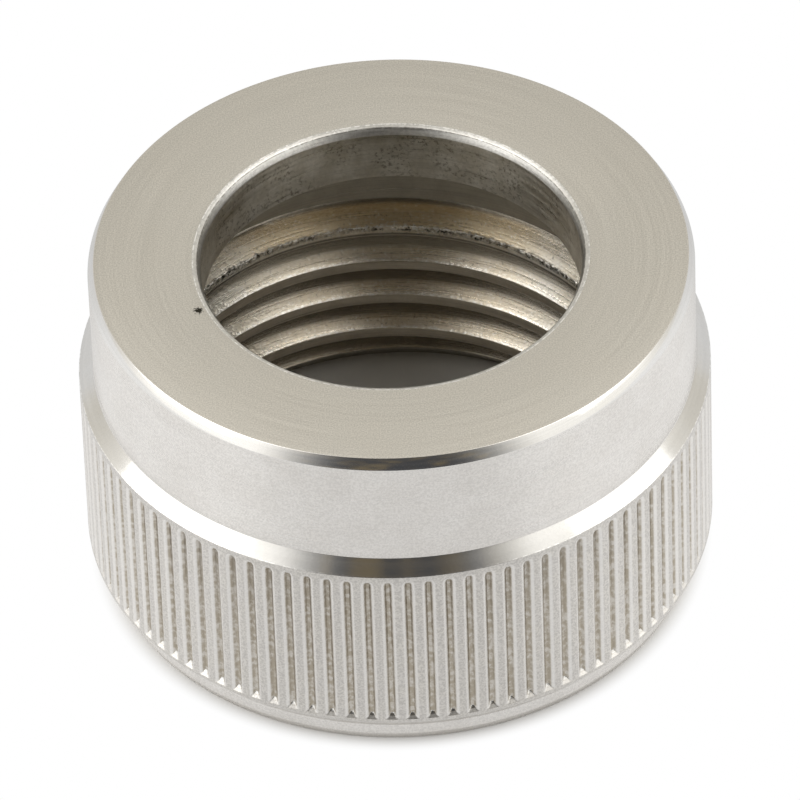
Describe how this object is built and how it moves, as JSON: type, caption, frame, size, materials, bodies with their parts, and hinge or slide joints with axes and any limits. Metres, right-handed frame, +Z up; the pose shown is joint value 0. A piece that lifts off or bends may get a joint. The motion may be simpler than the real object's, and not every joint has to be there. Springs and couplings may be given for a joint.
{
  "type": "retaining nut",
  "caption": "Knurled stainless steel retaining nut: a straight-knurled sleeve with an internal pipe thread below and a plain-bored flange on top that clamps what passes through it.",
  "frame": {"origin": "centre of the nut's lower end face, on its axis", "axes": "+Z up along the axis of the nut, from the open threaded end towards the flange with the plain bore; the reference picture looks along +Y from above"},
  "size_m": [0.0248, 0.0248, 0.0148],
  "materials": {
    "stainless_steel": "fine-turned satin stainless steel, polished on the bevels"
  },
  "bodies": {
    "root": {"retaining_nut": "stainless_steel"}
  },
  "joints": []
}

Given exercise:
Reproduce the complete data exactly as presented above.

Answer in full:
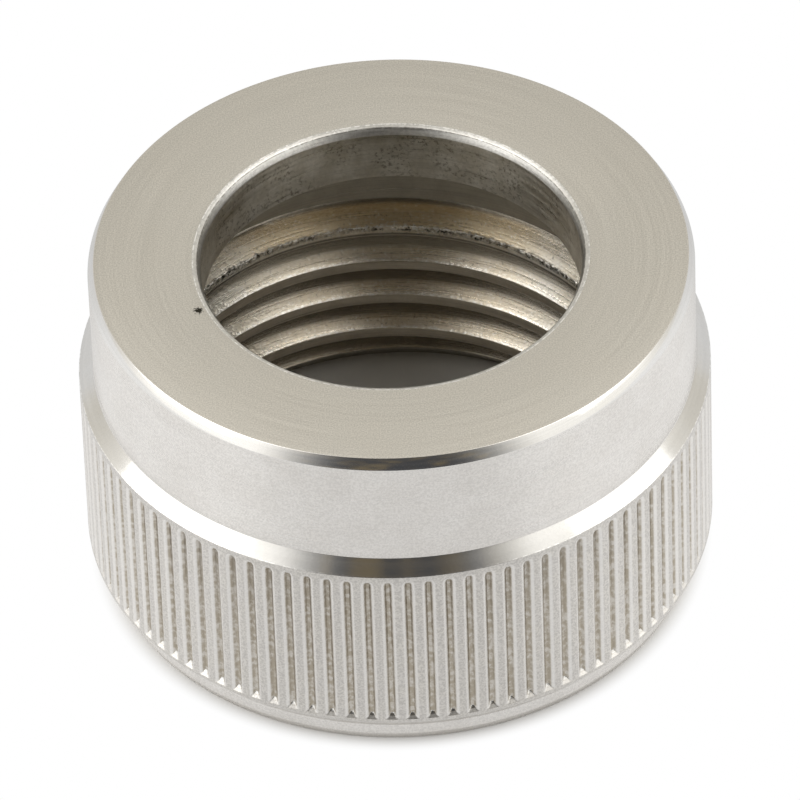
Describe how this object is built and how it moves, as JSON: type, caption, frame, size, materials, bodies with their parts, and hinge or slide joints with axes and any limits. Metres, right-handed frame, +Z up; the pose shown is joint value 0. A piece that lifts off or bends may get a joint. The motion may be simpler than the real object's, and not every joint has to be there. Springs and couplings may be given for a joint.
{
  "type": "retaining nut",
  "caption": "Knurled stainless steel retaining nut: a straight-knurled sleeve with an internal pipe thread below and a plain-bored flange on top that clamps what passes through it.",
  "frame": {"origin": "centre of the nut's lower end face, on its axis", "axes": "+Z up along the axis of the nut, from the open threaded end towards the flange with the plain bore; the reference picture looks along +Y from above"},
  "size_m": [0.0248, 0.0248, 0.0148],
  "materials": {
    "stainless_steel": "fine-turned satin stainless steel, polished on the bevels"
  },
  "bodies": {
    "root": {"retaining_nut": "stainless_steel"}
  },
  "joints": []
}